75 stars 46 forks source link

How to handle intercept term? #13

Open cicdw opened 7 years ago

cicdw commented 7 years ago

What is the best way to handle intercepts?

Right now, the algorithms assume the user creates a column of 1s in their dask array, à la statsmodels. However, sometimes it's convenient to have a fit_intercept option similar to scikit-learn. Having this option set to True will require a step which appends a column of 1's to the user-supplied dask array, but it won't be as simple as the corresponding numpy case.

@mrocklin

mrocklin commented 7 years ago

If the question is, how do I concatenate a column of ones, then the answer is to use the da.concatenate function.

In [2]: import dask.array as da

In [3]: x = da.random.random((5, 2), chunks=(2, 2))

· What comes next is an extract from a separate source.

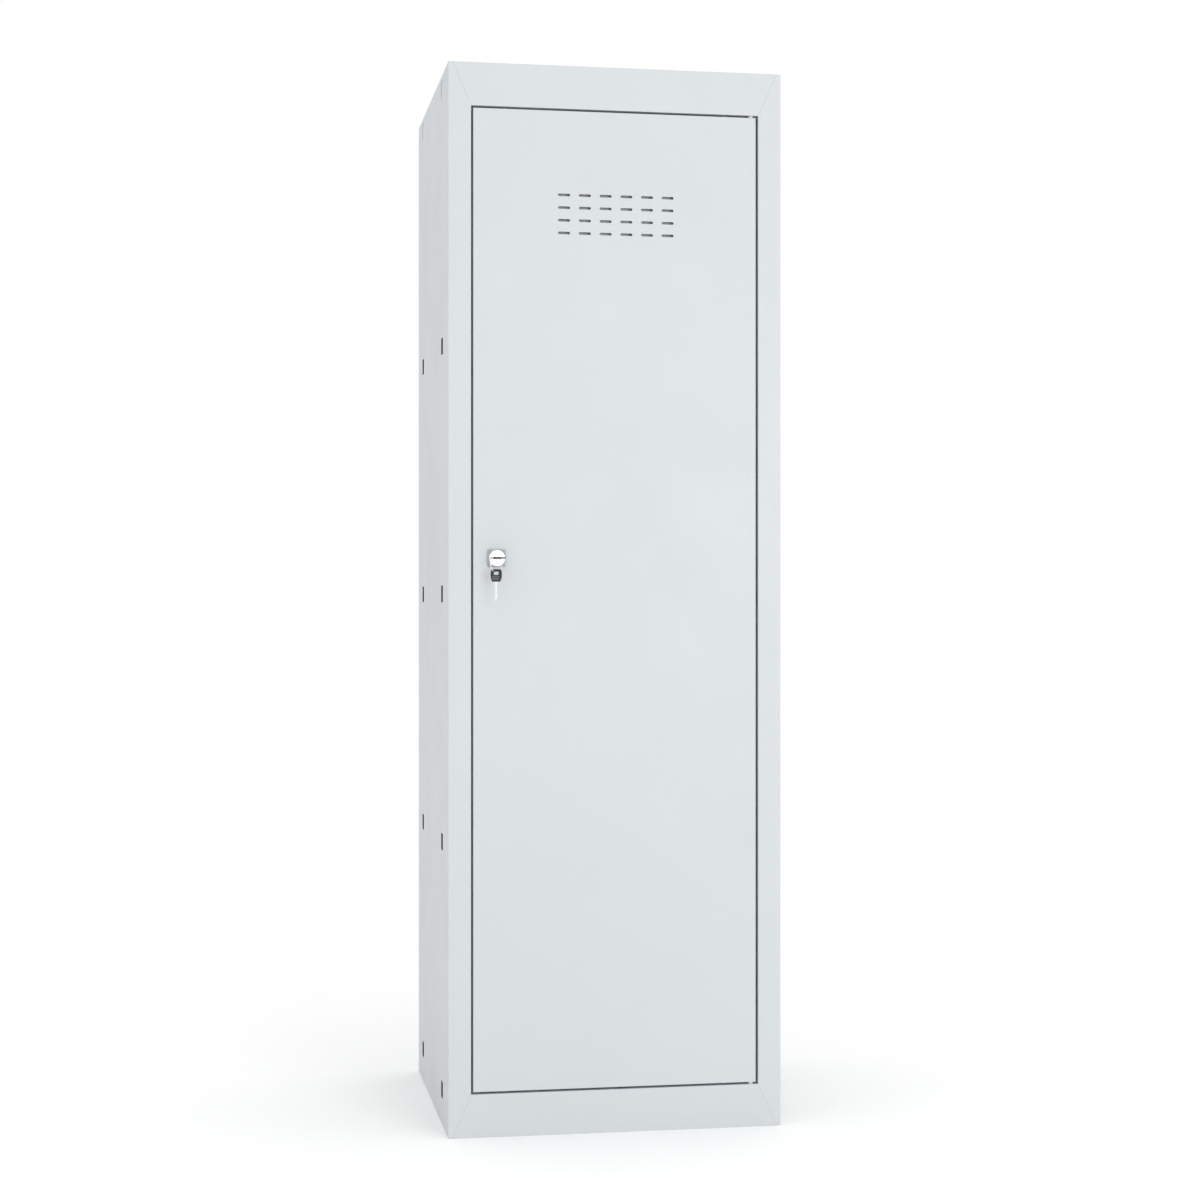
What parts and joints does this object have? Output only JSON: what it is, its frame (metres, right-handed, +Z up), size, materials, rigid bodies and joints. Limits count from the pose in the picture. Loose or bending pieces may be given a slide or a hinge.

In [4]: o = da.ones((x.shape[0], 1), chunks=(x.chunks[0], (1,)))

In [5]: z = da.concatenate([x, o], axis=1)

In [6]: z.compute()
Out[6]: 
array([[ 0.16174789,  0.06872224,  1.        ],
       [ 0.01018076,  0.68570003,  1.        ],
       [ 0.31238221,  0.91503403,  1.        ],
       [ 0.90225416,  0.04750495,  1.        ],
       [ 0.98440154,  0.22888387,  1.        ]])

cicdw commented 7 years ago

Naive attempt at using this to add an intercept makes admm choke:

X = da.random.random((100, 2), chunks=(50,2))
y = make_y(X, beta=np.array([-1.0, 2]), chunks=(50,))
o = da.ones((X.shape[0], 1), chunks=(X.chunks[0], (1,)))
z = da.concatenate([X, o], axis=1)
admm(z, y)
...
ValueError: shapes (50,1) and (3,) not aligned: 1 (dim 1) != 3 (dim 0)

Traceback

  File "algorithms.py", line 199, in wrapped
    return func(beta, X, y) + (rho / 2) * np.dot(beta - z + u,
  File "families.py", line 17, in pointwise_loss
    Xbeta = X.dot(beta)

This could be an issue with how admm assumes the data is chunked, or there might be another way we should handle intercepts?

mrocklin commented 7 years ago

These lines are problematic

XD = X.to_delayed().flatten().tolist()
yD = y.to_delayed().flatten().tolist()

I recommend first rechunking these arrays to have only a single chunk along columns

In [8]: z
Out[8]: dask.array<concate..., shape=(100, 3), dtype=float64, chunksize=(50, 2)>

In [9]: z.rechunk((None, z.shape[1]))
Out[9]: dask.array<rechunk..., shape=(100, 3), dtype=float64, chunksize=(50, 3)>